● **PROBLEM DETAILS**:
Extract, without alteration, each line from the start of the listing to the line bearing "return np.arange(count) /".

● **GIVEN INFORMATION**:

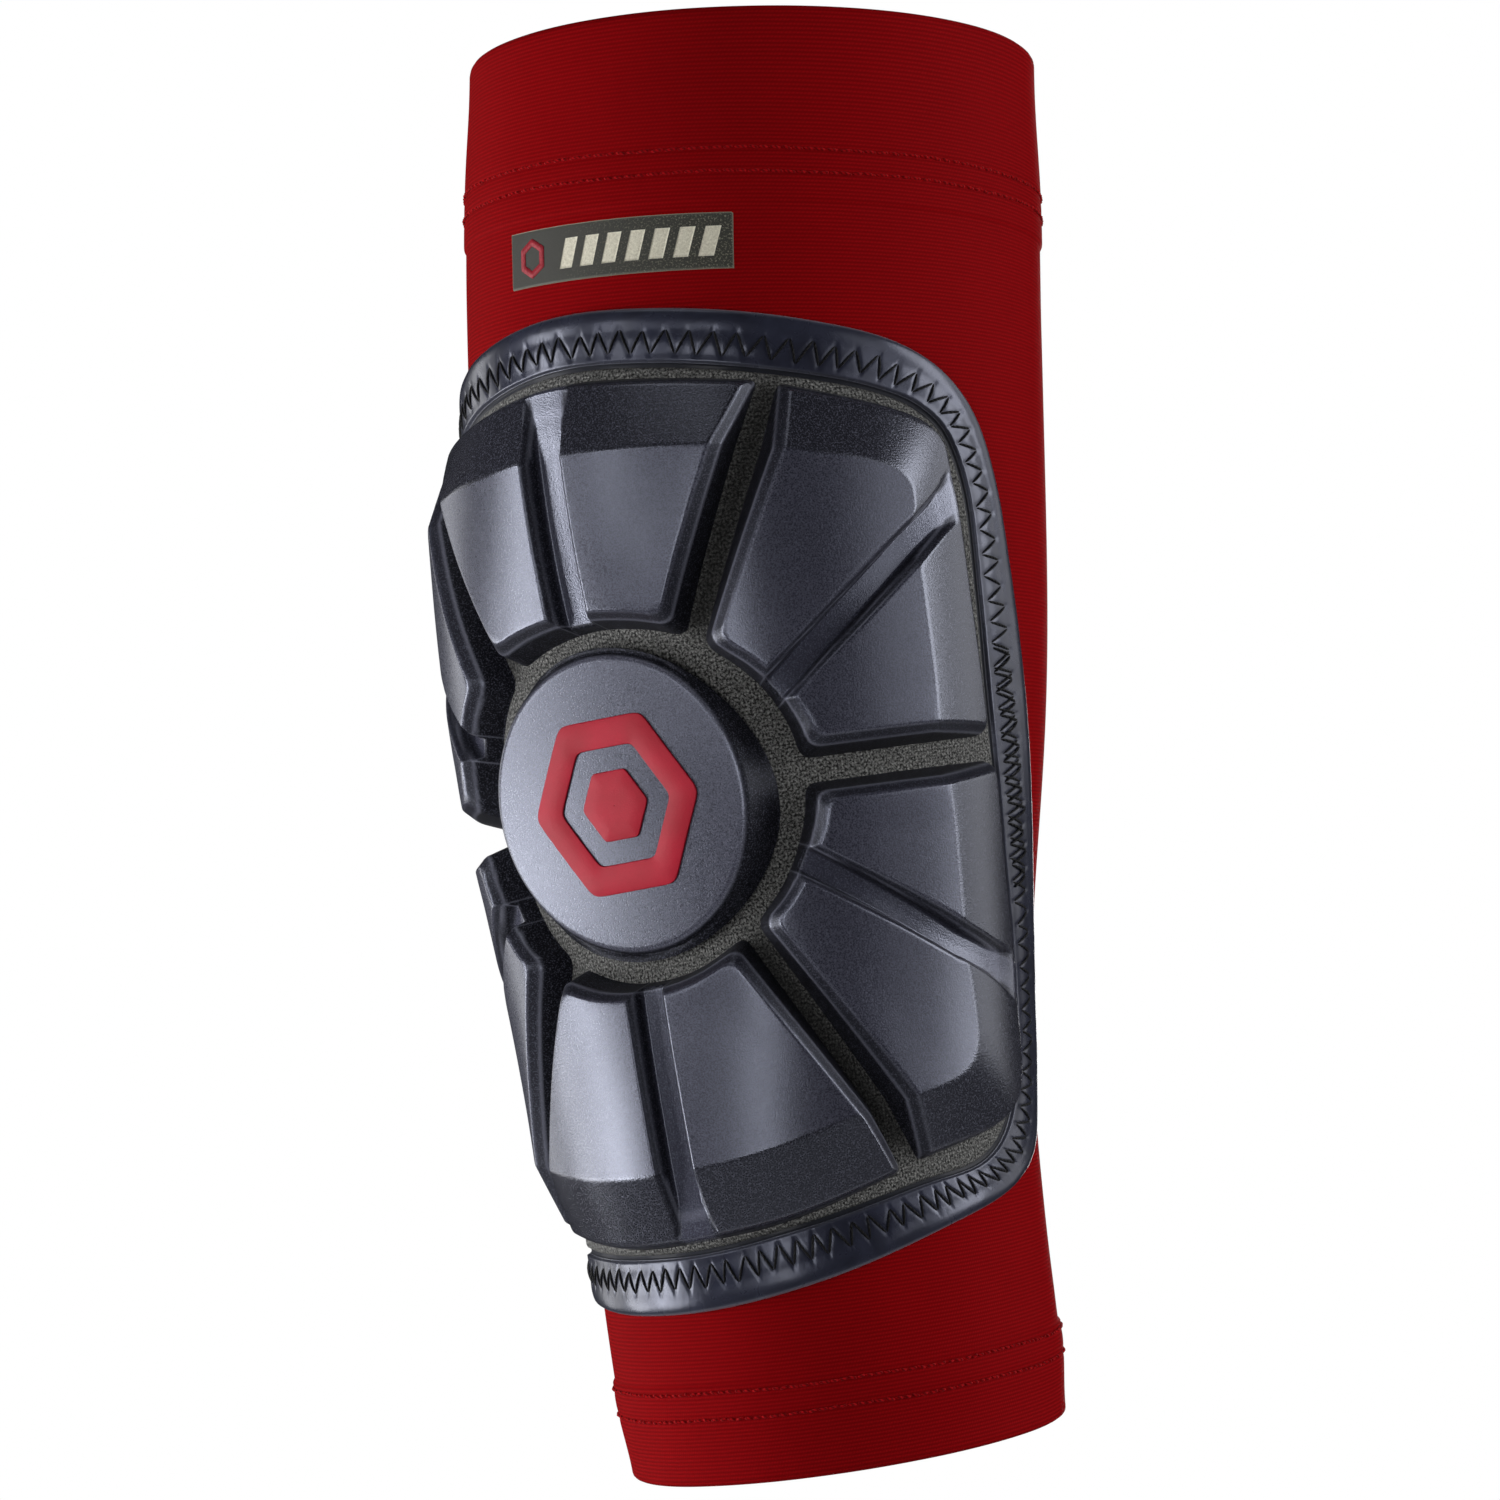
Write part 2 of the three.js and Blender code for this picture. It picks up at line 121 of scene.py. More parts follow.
def closed(rows):
    """The same rows with the first one repeated at the end."""
    return np.concatenate([rows, rows[:1]])


def grid(first, second):
    return np.meshgrid(first, second, indexing="ij")


def ring_angles(count):
    return np.arange(count) / count * 2 * math.pi


def distance_to_line(p, line):
    """Distance from each point to a polyline in the plane."""
    a, b = line[:-1], line[1:]
    d = b - a
    w = np.clip(((p[..., None, :] - a) * d).sum(-1) / (d * d).sum(-1), 0, 1)
    return np.linalg.norm(p[..., None, :] - (a + d * w[..., None]), axis=-1).min(-1)


def waves(x, y, size, seed, octaves=3):
    """Smooth seeded noise in about -1..1, as a sum of sines in scattered directions."""
    rng = np.random.default_rng(seed)
    total = np.zeros(np.broadcast(x, y).shape)
    for octave in range(octaves):
        for _ in range(5):
            angle, phase = rng.uniform(0, 2 * math.pi, 2)
            k = 2 * math.pi / size * 1.9 ** octave * rng.uniform(0.7, 1.3)
            total = total + np.sin(k * (x * math.cos(angle) + y * math.sin(angle)) + phase) / 1.8 ** octave
    return total / 4.0


def closed_catmull_rom(points, count):
    """count points on a closed centripetal Catmull-Rom curve, evenly spaced in its parameter."""
    points, n = np.asarray(points, float), len(points)
    t = np.arange(count) / count * n
    i, w = np.floor(t).astype(int), (t - np.floor(t))[:, None]
    p0, p1, p2, p3 = (points[(i + k - 1) % n] for k in range(4))
    d0, d1, d2 = (np.linalg.norm(b - a, axis=1)[:, None] ** 0.5 for a, b in ((p0, p1), (p1, p2), (p2, p3)))
    m1 = ((p1 - p0) / d0 - (p2 - p0) / (d0 + d1) + (p2 - p1) / d1) * d1
    m2 = ((p2 - p1) / d1 - (p3 - p1) / (d1 + d2) + (p3 - p2) / d2) * d1
    return (p1 + m1 * w + (-3 * p1 + 3 * p2 - 2 * m1 - m2) * w ** 2 + (2 * p1 - 2 * p2 + m1 + m2) * w ** 3)


# ---- meshes ----
def build_mesh(name, points, quads, uv, attributes, material):
    """A smooth mesh from points in millimetres, quads, a uv pair in millimetres per quad corner, and
    named values per point."""
    mesh = bpy.data.meshes.new(name)
    points, quads = np.asarray(points, float).reshape(-1, 3), np.asarray(quads, np.int32).reshape(-1, 4)
    mesh.vertices.add(len(points))
    mesh.vertices.foreach_set("co", (points * 0.001).astype(np.float32).ravel())
    mesh.loops.add(quads.size)
    mesh.loops.foreach_set("vertex_index", quads.ravel())
    mesh.polygons.add(len(quads))
    mesh.polygons.foreach_set("loop_start", np.arange(0, quads.size, 4, dtype=np.int32))
    mesh.update(calc_edges=True)
    mesh.polygons.foreach_set("use_smooth", np.ones(len(quads), bool))
    if uv is not None:
        mesh.uv_layers.new(name="mm").data.foreach_set("uv", np.asarray(uv, np.float32).ravel())
    for key, values in (attributes or {}).items():
        layer = mesh.attributes.new(key, "FLOAT", "POINT")
        layer.data.foreach_set("value", np.asarray(values, np.float32).ravel())
    mesh.validate()
    mesh.materials.append(material)
    obj = bpy.data.objects.new(name, mesh)
    bpy.context.scene.collection.objects.link(obj)
    return obj


def grid_quads(n, m, loop_u, loop_v, flip=False, first=0):
    """Corner indices of an n by m grid of points, and the same corners' unwrapped grid positions."""
    i, j = grid(np.arange(n if loop_u else n - 1), np.arange(m if loop_v else m - 1))
    corners = [(i, j), (i + 1, j), (i + 1, j + 1), (i, j + 1)]
    if flip:
        corners = corners[::-1]
    index = np.stack([(a % n) * m + (b % m) for a, b in corners], -1).reshape(-1, 4) + first
    where = np.stack([np.stack([a, b], -1) for a, b in corners], -2).reshape(-1, 4, 2)
    return index, where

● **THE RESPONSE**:
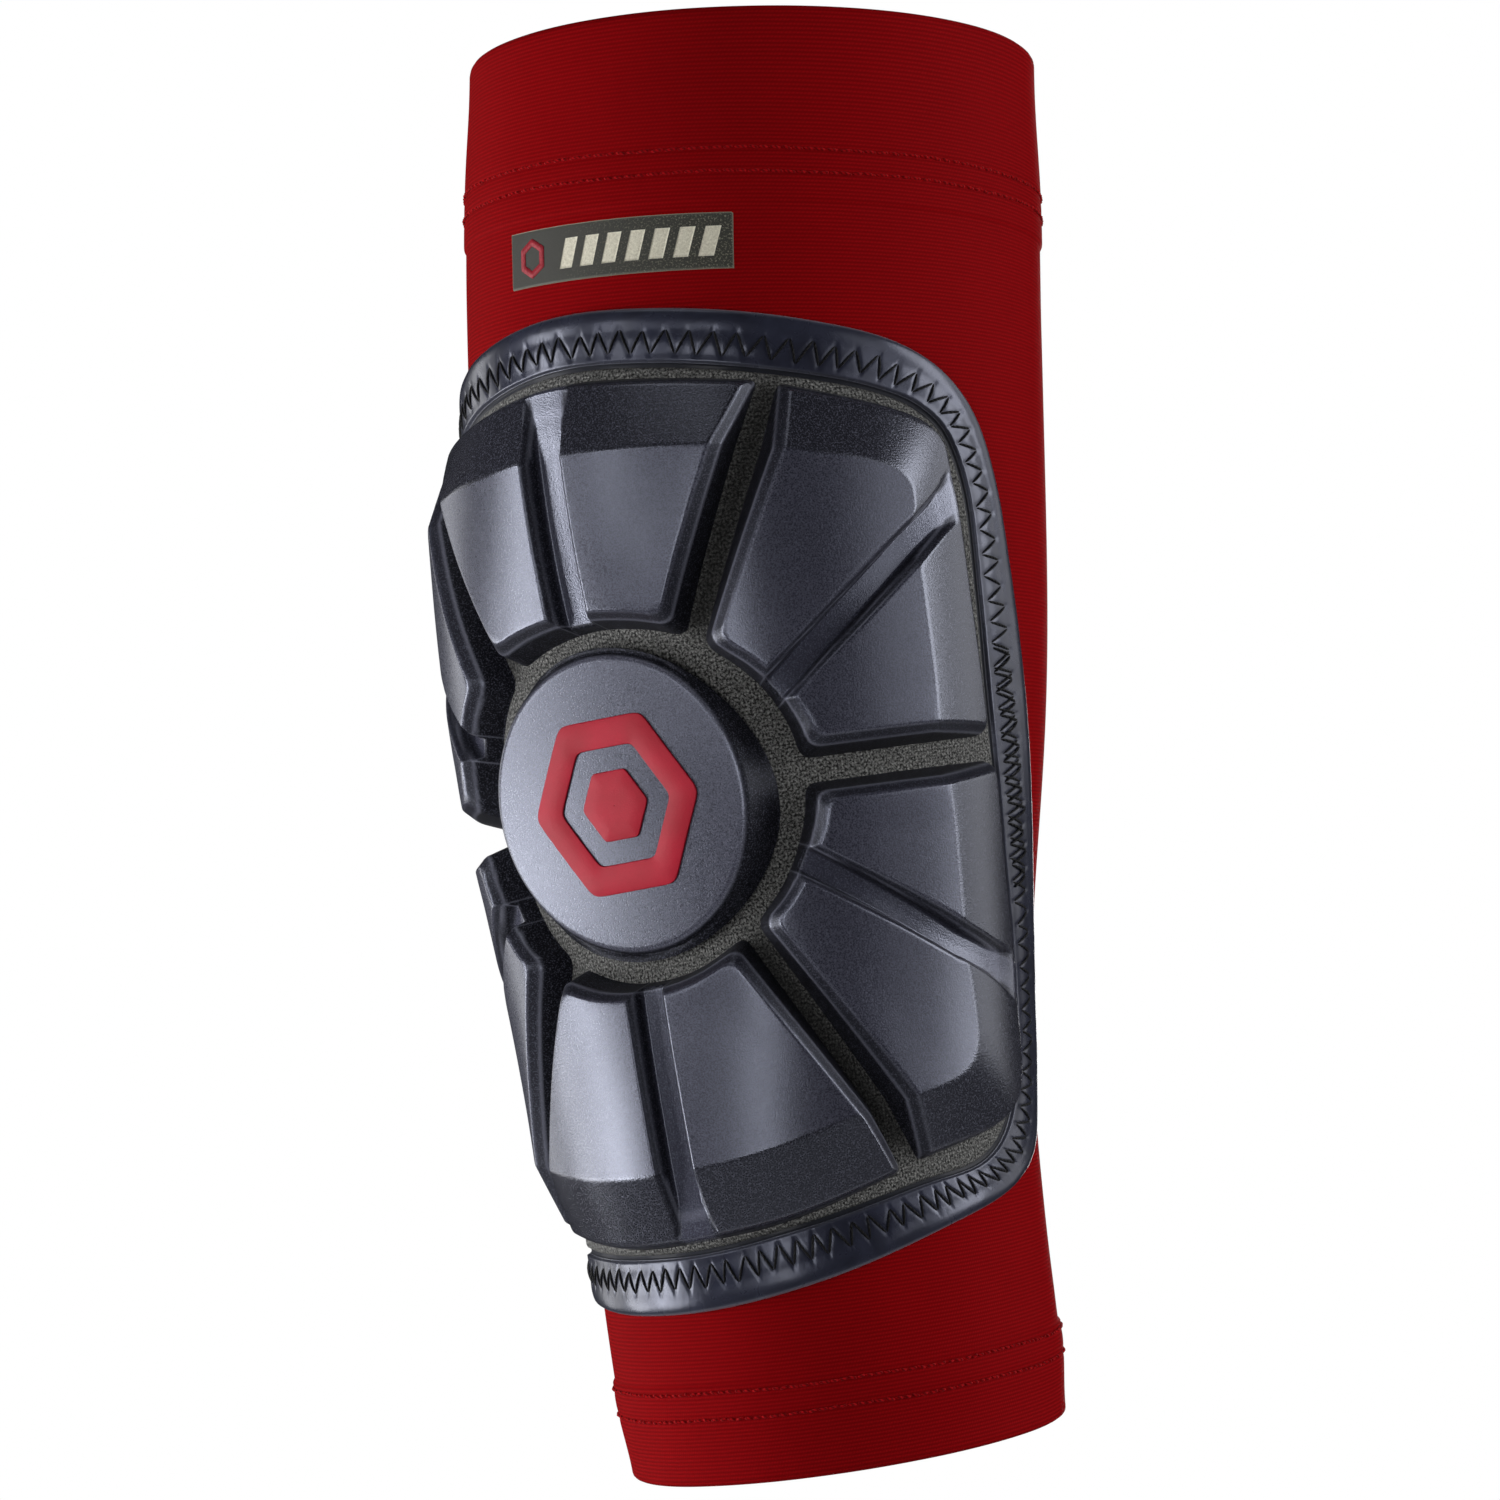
Write part 2 of the three.js and Blender code for this picture. It picks up at line 121 of scene.py. More parts follow.
def closed(rows):
    """The same rows with the first one repeated at the end."""
    return np.concatenate([rows, rows[:1]])


def grid(first, second):
    return np.meshgrid(first, second, indexing="ij")


def ring_angles(count):
    return np.arange(count) / count * 2 * math.pi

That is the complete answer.